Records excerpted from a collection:
+---+

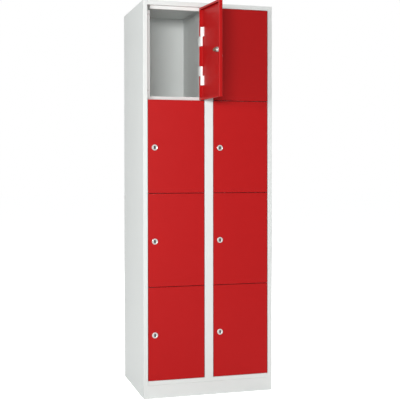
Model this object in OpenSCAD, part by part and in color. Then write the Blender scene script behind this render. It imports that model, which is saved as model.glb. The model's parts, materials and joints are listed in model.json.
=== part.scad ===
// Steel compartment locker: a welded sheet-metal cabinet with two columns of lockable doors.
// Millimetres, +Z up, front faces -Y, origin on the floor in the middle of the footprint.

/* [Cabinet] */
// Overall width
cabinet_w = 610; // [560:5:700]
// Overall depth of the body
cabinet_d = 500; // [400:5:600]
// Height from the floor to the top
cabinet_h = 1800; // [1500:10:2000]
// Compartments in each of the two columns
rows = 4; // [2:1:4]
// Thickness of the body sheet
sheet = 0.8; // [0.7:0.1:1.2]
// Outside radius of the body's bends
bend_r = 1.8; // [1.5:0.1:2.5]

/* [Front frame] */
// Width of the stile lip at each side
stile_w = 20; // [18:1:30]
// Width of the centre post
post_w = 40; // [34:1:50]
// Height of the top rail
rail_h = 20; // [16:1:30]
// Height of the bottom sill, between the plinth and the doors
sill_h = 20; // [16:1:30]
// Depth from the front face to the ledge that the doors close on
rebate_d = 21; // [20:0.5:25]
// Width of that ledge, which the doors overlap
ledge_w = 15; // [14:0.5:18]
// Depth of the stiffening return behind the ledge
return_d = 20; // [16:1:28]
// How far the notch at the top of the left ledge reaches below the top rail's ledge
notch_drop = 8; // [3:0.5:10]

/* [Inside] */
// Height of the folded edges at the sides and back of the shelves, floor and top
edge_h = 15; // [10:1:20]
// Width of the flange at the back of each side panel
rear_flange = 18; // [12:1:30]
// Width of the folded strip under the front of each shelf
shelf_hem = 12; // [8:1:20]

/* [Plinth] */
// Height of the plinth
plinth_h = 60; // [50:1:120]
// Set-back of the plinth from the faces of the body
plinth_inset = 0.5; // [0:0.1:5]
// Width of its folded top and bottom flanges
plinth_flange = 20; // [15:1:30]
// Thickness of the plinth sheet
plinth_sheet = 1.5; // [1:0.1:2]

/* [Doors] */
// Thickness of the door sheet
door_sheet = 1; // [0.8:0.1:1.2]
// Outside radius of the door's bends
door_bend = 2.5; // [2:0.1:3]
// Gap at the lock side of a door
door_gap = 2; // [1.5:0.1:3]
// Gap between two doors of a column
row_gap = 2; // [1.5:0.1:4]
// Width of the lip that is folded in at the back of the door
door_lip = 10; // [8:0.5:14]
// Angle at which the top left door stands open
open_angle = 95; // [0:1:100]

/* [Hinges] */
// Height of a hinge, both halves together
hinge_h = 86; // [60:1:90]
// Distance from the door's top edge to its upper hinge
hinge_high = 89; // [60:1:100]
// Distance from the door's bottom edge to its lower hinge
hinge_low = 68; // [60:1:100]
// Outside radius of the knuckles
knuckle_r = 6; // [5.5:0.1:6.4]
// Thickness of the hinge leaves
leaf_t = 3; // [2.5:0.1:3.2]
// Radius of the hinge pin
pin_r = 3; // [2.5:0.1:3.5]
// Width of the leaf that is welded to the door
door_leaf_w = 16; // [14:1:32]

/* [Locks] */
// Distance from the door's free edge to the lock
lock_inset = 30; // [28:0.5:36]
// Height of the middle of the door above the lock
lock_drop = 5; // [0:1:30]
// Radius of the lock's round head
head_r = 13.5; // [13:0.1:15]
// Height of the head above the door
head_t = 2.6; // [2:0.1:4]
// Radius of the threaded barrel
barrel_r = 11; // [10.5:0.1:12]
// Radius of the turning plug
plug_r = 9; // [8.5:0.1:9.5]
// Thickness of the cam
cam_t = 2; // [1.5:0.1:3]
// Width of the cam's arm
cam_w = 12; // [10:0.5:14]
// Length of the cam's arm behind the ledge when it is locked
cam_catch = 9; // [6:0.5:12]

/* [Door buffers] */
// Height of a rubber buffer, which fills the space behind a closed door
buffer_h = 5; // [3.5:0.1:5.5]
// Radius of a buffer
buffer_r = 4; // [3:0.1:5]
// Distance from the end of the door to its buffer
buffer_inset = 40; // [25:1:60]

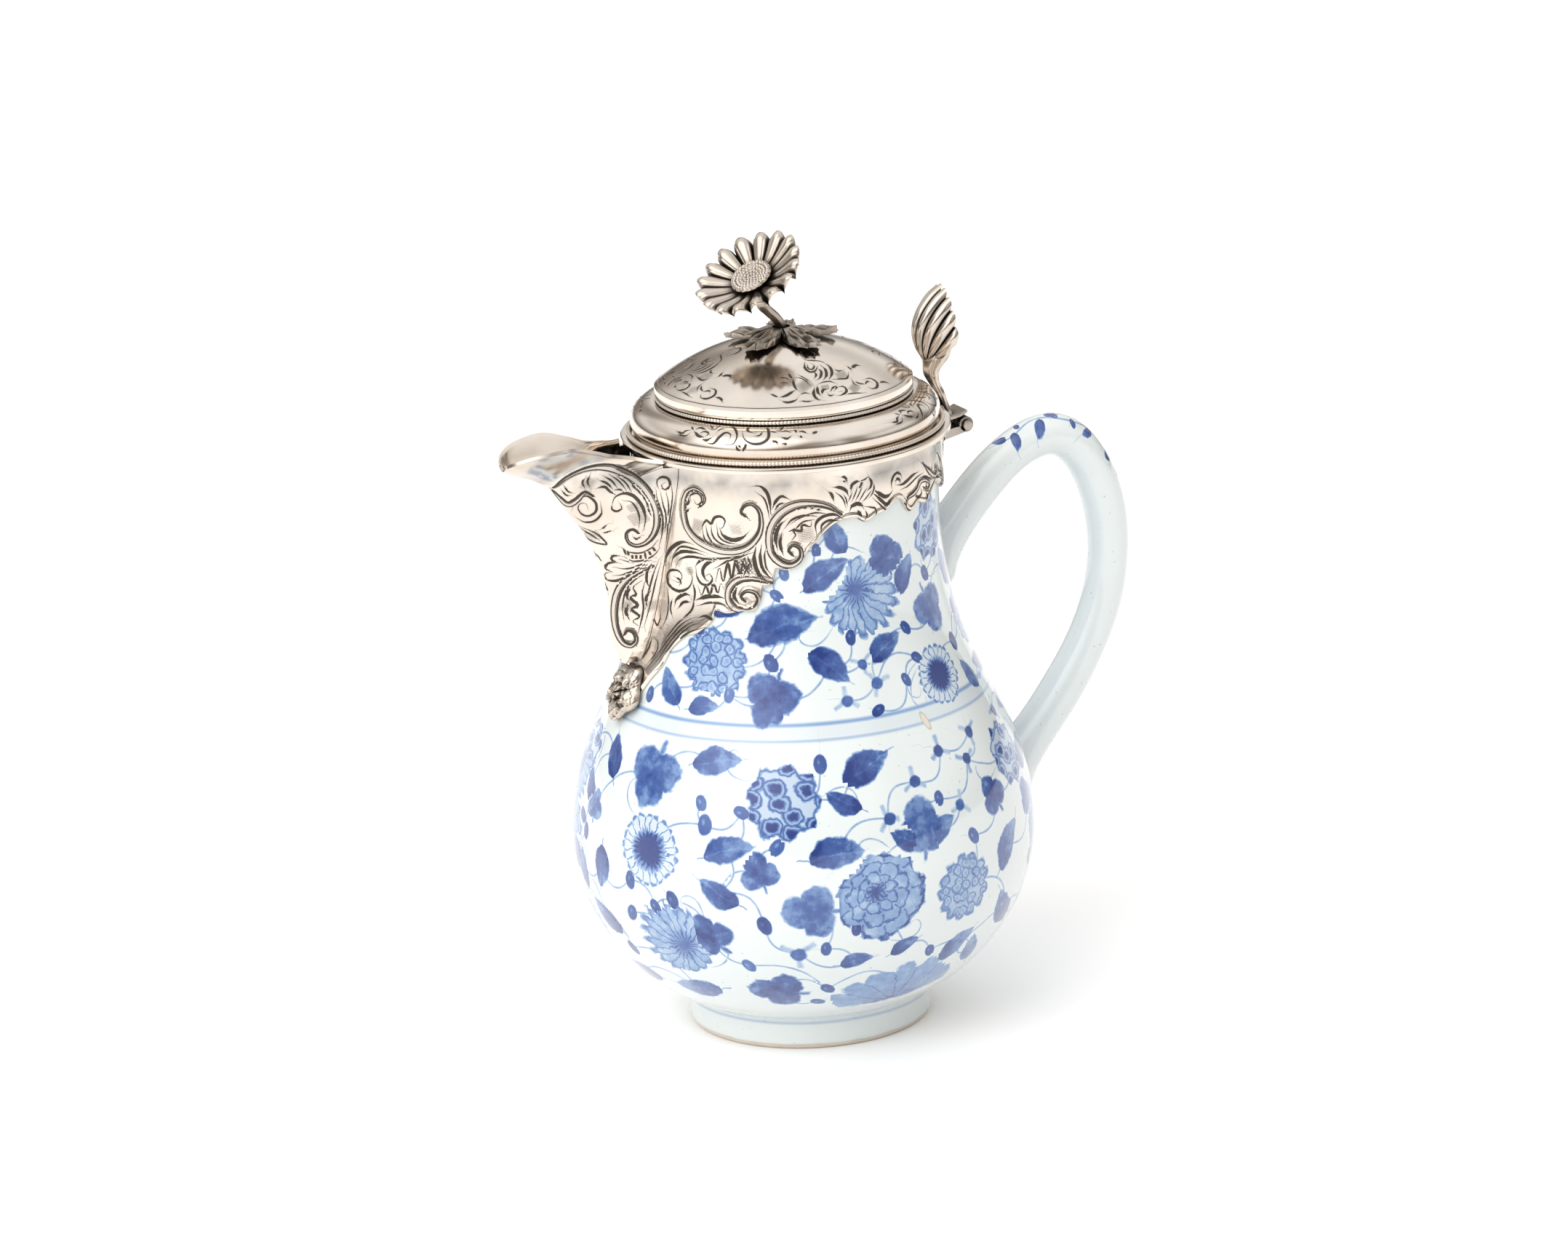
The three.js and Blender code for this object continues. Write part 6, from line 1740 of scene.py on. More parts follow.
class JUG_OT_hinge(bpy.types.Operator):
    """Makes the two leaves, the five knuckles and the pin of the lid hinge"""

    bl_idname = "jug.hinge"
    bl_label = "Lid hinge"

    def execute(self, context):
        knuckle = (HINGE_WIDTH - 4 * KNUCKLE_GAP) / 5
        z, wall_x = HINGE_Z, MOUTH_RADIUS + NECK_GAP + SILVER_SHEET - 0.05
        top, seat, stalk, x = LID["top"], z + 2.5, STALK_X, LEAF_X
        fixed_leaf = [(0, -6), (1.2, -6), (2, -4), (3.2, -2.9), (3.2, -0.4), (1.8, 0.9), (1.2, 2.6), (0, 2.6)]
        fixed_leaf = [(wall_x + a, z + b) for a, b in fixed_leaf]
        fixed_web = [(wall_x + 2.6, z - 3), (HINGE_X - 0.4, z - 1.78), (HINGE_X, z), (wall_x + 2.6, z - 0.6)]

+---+

▶ [Brief]: Your answer should be one number: how many lines in the material above contain the string "behind".

▶ [Task output]: 4